Tag Archives: Ciacci Piccolomini d’Aragona

Déjà Vu at the Wine Spectator Grand Tour

Last month, I attended the Wine Spectator Grand Tour tasting at the Mirage Hotel in Las Vegas.

While I had a blast at the 2017 tasting (which I documented in my 3 part series that you can read here) I won’t be doing a series of articles on this year’s Grand Tour (apart from maybe a Top 10 post) because, frankly, I would be burning out the “cut and paste” keys on my laptop.

Déjà vu all over again

Out of the 244 wineries participating, an astonishing 184 of them (around 75%) were repeats from last year’s tastings.
Sure, wineries like Stag’s Leap Wine Cellars, Ch. Haut-Brion, Penfolds, Casanova de Neri, Perrier-Jouët and K Vintners make a lot of great wine that are fun to try. It’s fine to have some “big ticket names” regularly featured to attract attention.

But come on? 75% repeats?

That’s crazy when you consider that Wine Spectator reviews around 17,000 wines a year—several thousand of which get 90+ points. Using their Advance Search option, I found over 1800 American, 1700 French, 300 Italian, 180 Spanish and 180 Australian wines from just the 2014 vintage alone with 90+ ratings.

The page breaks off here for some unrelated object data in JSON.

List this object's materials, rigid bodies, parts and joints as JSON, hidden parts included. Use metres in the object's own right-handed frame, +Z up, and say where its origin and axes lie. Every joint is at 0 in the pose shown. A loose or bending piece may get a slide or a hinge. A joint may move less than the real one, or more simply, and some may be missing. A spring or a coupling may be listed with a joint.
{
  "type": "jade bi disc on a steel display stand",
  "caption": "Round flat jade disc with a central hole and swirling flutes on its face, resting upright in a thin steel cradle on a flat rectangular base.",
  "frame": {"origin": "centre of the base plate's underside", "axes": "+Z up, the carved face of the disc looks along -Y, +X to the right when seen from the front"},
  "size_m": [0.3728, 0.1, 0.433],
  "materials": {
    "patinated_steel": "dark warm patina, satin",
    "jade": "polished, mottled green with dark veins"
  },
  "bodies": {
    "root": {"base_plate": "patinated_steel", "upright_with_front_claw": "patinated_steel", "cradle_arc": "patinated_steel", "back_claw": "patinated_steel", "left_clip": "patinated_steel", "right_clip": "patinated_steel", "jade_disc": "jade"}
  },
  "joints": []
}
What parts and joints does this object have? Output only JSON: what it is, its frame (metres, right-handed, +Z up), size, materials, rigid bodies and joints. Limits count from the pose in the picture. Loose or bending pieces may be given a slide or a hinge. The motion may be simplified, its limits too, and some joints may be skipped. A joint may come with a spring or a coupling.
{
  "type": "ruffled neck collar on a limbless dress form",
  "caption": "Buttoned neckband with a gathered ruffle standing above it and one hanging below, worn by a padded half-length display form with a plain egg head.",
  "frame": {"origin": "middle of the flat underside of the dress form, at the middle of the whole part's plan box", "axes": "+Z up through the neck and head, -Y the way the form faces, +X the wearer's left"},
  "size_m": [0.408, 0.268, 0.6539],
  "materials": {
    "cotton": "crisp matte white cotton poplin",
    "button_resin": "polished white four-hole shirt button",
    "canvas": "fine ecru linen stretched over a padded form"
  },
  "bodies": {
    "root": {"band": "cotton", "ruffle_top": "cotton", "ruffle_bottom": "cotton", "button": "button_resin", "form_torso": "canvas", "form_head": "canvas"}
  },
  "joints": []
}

Is it really that difficult to find more than 100 new wineries each year to feature at their marquee tasting event?

Groundhog Day at the Mirage

While some of the repeat wineries did pour at least a different wine than they did the year before (like Albert Bichot’s Domaine du Clos Frantin pouring the 2013 Clos du Vougeot Grand Cru this year after pouring the 2013 Vosne-Romanee Les Malconsorts Premier Cru last year), 66 of the wineries poured only a different vintage of the same wines they featured in 2017.

Highlighting all the same wineries featured in 2017 and 2018.

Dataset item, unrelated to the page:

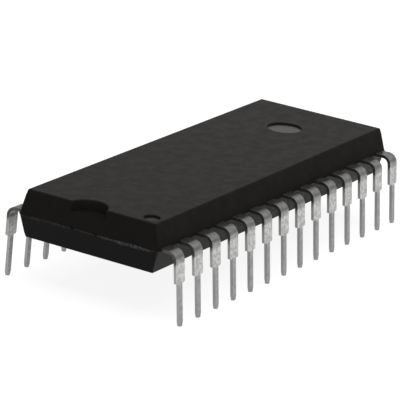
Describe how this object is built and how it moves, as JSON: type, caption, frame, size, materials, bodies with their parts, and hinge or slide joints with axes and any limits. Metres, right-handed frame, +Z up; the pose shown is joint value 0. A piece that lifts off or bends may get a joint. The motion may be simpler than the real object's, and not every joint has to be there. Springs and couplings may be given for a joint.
{
  "type": "dual in-line integrated circuit package",
  "caption": "Wide dual in-line chip package: a flat moulded plastic body with an end notch and a round corner dimple, on two rows of bent tinned leads.",
  "frame": {"origin": "middle of the lead pattern, in the plane of the lead tips", "axes": "+X along the body, away from the notch; +Y across it, from the near row with the first lead to the far row; +Z up, out of the marked top face"},
  "size_m": [0.0354, 0.0162, 0.0077],
  "materials": {
    "moulding_compound": "fine matt moulded epoxy",
    "tinned_lead": "satin tin plating, mottled",
    "lead_frame_alloy": "bare stamped nickel iron strip",
    "die_bond": "silver filled epoxy",
    "silicon": "polished silicon",
    "bond_wire_gold": "drawn gold"
  },
  "bodies": {
    "root": {"moulded_body": "moulding_compound", "lead_01": "tinned_lead", "lead_02": "tinned_lead", "lead_03": "tinned_lead", "lead_04": "tinned_lead", "lead_05": "tinned_lead", "lead_06": "tinned_lead", "lead_07": "tinned_lead", "lead_08": "tinned_lead", "lead_09": "tinned_lead", "lead_10": "tinned_lead", "lead_11": "tinned_lead", "lead_12": "tinned_lead", "lead_13": "tinned_lead", "lead_14": "tinned_lead", "lead_15": "tinned_lead", "lead_16": "tinned_lead", "lead_17": "tinned_lead", "lead_18": "tinned_lead", "lead_19": "tinned_lead", "lead_20": "tinned_lead", "lead_21": "tinned_lead", "lead_22": "tinned_lead", "lead_23": "tinned_lead", "lead_24": "tinned_lead", "lead_25": "tinned_lead", "lead_26": "tinned_lead", "lead_27": "tinned_lead", "lead_28": "tinned_lead", "die_paddle": "lead_frame_alloy", "die_attach": "die_bond", "die": "silicon", "bond_wire_01": "bond_wire_gold", "bond_wire_02": "bond_wire_gold", "bond_wire_03": "bond_wire_gold", "bond_wire_04": "bond_wire_gold", "bond_wire_05": "bond_wire_gold", "bond_wire_06": "bond_wire_gold", "bond_wire_07": "bond_wire_gold", "bond_wire_08": "bond_wire_gold", "bond_wire_09": "bond_wire_gold", "bond_wire_10": "bond_wire_gold", "bond_wire_11": "bond_wire_gold", "bond_wire_12": "bond_wire_gold", "bond_wire_13": "bond_wire_gold", "bond_wire_14": "bond_wire_gold", "bond_wire_15": "bond_wire_gold", "bond_wire_16": "bond_wire_gold", "bond_wire_17": "bond_wire_gold", "bond_wire_18": "bond_wire_gold", "bond_wire_19": "bond_wire_gold", "bond_wire_20": "bond_wire_gold", "bond_wire_21": "bond_wire_gold", "bond_wire_22": "bond_wire_gold", "bond_wire_23": "bond_wire_gold", "bond_wire_24": "bond_wire_gold", "bond_wire_25": "bond_wire_gold", "bond_wire_26": "bond_wire_gold", "bond_wire_27": "bond_wire_gold", "bond_wire_28": "bond_wire_gold"}
  },
  "joints": []
}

Now, yes, I suppose you could argue that there is some interest in seeing vintage variation–but that is only helpful if you are tasting both vintages side by side or happen to have meticulous notes on hand of your previous tasting to compare. Otherwise, it pretty much feels like you are tasting the same damn wine you tasted last year.

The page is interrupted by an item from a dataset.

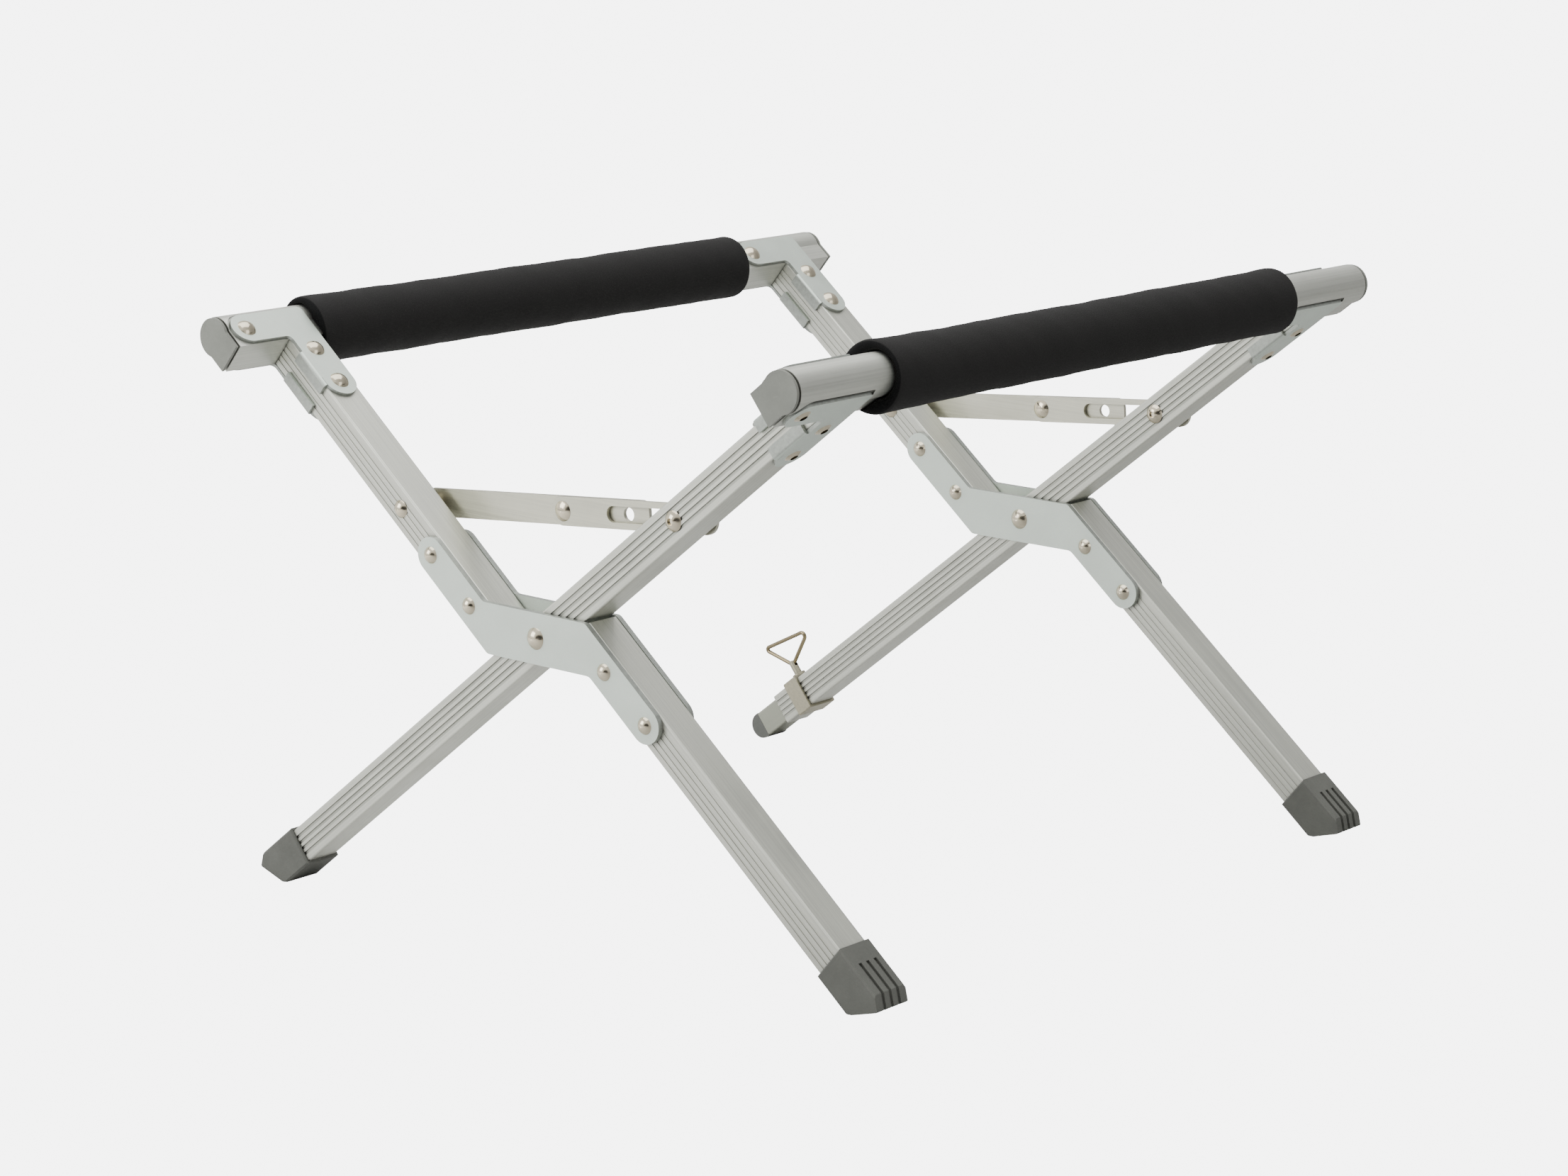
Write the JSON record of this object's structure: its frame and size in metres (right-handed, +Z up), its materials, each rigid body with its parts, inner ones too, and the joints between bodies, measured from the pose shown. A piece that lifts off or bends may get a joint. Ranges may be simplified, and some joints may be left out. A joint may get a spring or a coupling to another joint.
{
  "type": "folding stand",
  "caption": "Folding aluminium X-frame stand with padded rails, riveted scissor legs, slotted locking stays, rubber feet and a levelling foot.",
  "frame": {"origin": "centre of the bounding box in plan, on the ground plane", "axes": "+Z up, +Y along the rails towards the frame with the levelling foot, +X across the scissor towards the straight leg's rail"},
  "size_m": [0.4393, 0.4788, 0.3203],
  "materials": {
    "aluminium_tube": "satin mill finish, lightly drawn lengthwise",
    "aluminium_plate": "smooth matte, slightly blue-grey",
    "nickel_rivet": "polished nickel",
    "zinc_steel": "satin zinc, slightly yellow",
    "foot_rubber": "matte grey",
    "tip_plastic": "matte mid grey",
    "cap_plastic": "matte grey",
    "foam": "closed-cell foam, matte black"
  },
  "bodies": {
    "split_leg_frame": {"leg1_upper_a": "aluminium_tube", "leg1_lower_a": "aluminium_tube", "leg1_upper_b": "aluminium_tube", "leg1_lower_b": "aluminium_tube", "zplate_front_a": "aluminium_plate", "zplate_back_a": "aluminium_plate", "zplate_front_b": "aluminium_plate", "zplate_back_b": "aluminium_plate", "bracket_1a_inner": "aluminium_plate", "bracket_1a_outer": "aluminium_plate", "bracket_1b_inner": "aluminium_plate", "bracket_1b_outer": "aluminium_plate", "rail_1": "aluminium_tube", "rail_1_caps": "cap_plastic", "foam_1": "foam", "rivets_zplates": "nickel_rivet", "rivets_pivots": "nickel_rivet", "rivets_brackets_1": "nickel_rivet", "rivets_stay_pins": "nickel_rivet", "foot_a_1": "foot_rubber", "foot_b_1": "foot_rubber"},
    "straight_leg_frame": {"leg2_a": "aluminium_tube", "leg2_b": "aluminium_tube", "bracket_2a_inner": "aluminium_plate", "bracket_2a_outer": "aluminium_plate", "bracket_2b_inner": "aluminium_plate", "bracket_2b_outer": "aluminium_plate", "rail_2": "aluminium_tube", "rail_2_caps": "cap_plastic", "foam_2": "foam", "rivets_brackets_2": "nickel_rivet", "rivets_slot_pins": "nickel_rivet", "foot_a_2": "foot_rubber", "clamp_band": "zinc_steel"},
    "stay_left_front": {"stay_left_a": "zinc_steel", "rivet_elbow_a": "nickel_rivet"},
    "stay_right_front": {"stay_right_a": "zinc_steel"},
    "stay_left_back": {"stay_left_b": "zinc_steel", "rivet_elbow_b": "nickel_rivet"},
    "stay_right_back": {"stay_right_b": "zinc_steel"},
    "levelling_foot": {"level_foot": "aluminium_tube", "level_foot_tip": "tip_plastic"},
    "clamp_screw_body": {"clamp_screw": "zinc_steel", "clamp_handle": "nickel_rivet"}
  },
  "joints": [
    {"name": "fold", "type": "hinge", "parent": "split_leg_frame", "child": "straight_leg_frame", "pos_m": [0.00225, 0.00737, 0.1603], "axis": [0, -1, 0], "range_deg": [0, 84]},
    {"name": "stay_left_front_swing", "type": "hinge", "parent": "split_leg_frame", "child": "stay_left_front", "pos_m": [-0.09529, -0.17742, 0.21699], "axis": [0, -1, 0], "range_deg": [-15, 0]},
    {"name": "stay_right_front_swing", "type": "hinge", "parent": "stay_left_front", "child": "stay_right_front", "pos_m": [0.0006, -0.17742, 0.22162], "axis": [0, -1, 0], "range_deg": [0, 145]},
    {"name": "stay_left_back_swing", "type": "hinge", "parent": "split_leg_frame", "child": "stay_left_back", "pos_m": [-0.09529, 0.22257, 0.21699], "axis": [0, -1, 0], "range_deg": [-15, 0]},
    {"name": "stay_right_back_swing", "type": "hinge", "parent": "stay_left_back", "child": "stay_right_back", "pos_m": [0.0006, 0.22257, 0.22162], "axis": [0, -1, 0], "range_deg": [0, 145]},
    {"name": "levelling_foot_slide", "type": "slide", "parent": "straight_leg_frame", "child": "levelling_foot", "axis": [-0.809, 0, -0.5878], "range_m": [-0.018, 0.015]},
    {"name": "clamp_screw_turn", "type": "hinge", "parent": "straight_leg_frame", "child": "clamp_screw_body", "pos_m": [-0.18166, 0.20738, 0.04152], "axis": [-0.5878, 0, 0.809], "range_deg": [0, 360]}
  ],
  "couplings": [
    {"joint": "stay_left_front_swing", "follows": "fold", "ratio": -0.1687},
    {"joint": "stay_left_back_swing", "follows": "fold", "ratio": -0.1687},
    {"joint": "stay_right_front_swing", "follows": "fold", "ratio": 1.7165},
    {"joint": "stay_right_back_swing", "follows": "fold", "ratio": 1.7165}
  ]
}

The big exception, though, was when wineries took an opportunity to dive into back vintages to give you a unique library tasting experience. This was the case of Domaine de Chevalier and Chateau La Nerthe who brought out their 1998 and 2008 vintages to pour. Rather than feel like you’re tasting “last year’s wine”, this gave you a chance to try something very different and both wines ended up being some of my favorites of the night.

However, probably the most egregious sin of the event was the 25 wineries (around a tenth of all the wines at the event) who poured the exact same wine they poured in 2017. Granted, that number does includes some NV wines that theoretically could be a “new batch” but that still doesn’t discount the unoriginality and boredom of seeing the same wine featured.

Seeing a 3 liter bottle of Tawny Port is impressive in any context, though.

Even Champagne producer Lanson was able to mix things up with pouring their Black Label NV this year after featuring their NV Extra Age Brut last year. Likewise, the Port house Graham’s brought their NV 20 Year Tawny Port this year while last year they had their 2000 vintage Port available.

Same Bat-Wine, Same Bat-Channel
Wineries that poured the exact same wine at each event.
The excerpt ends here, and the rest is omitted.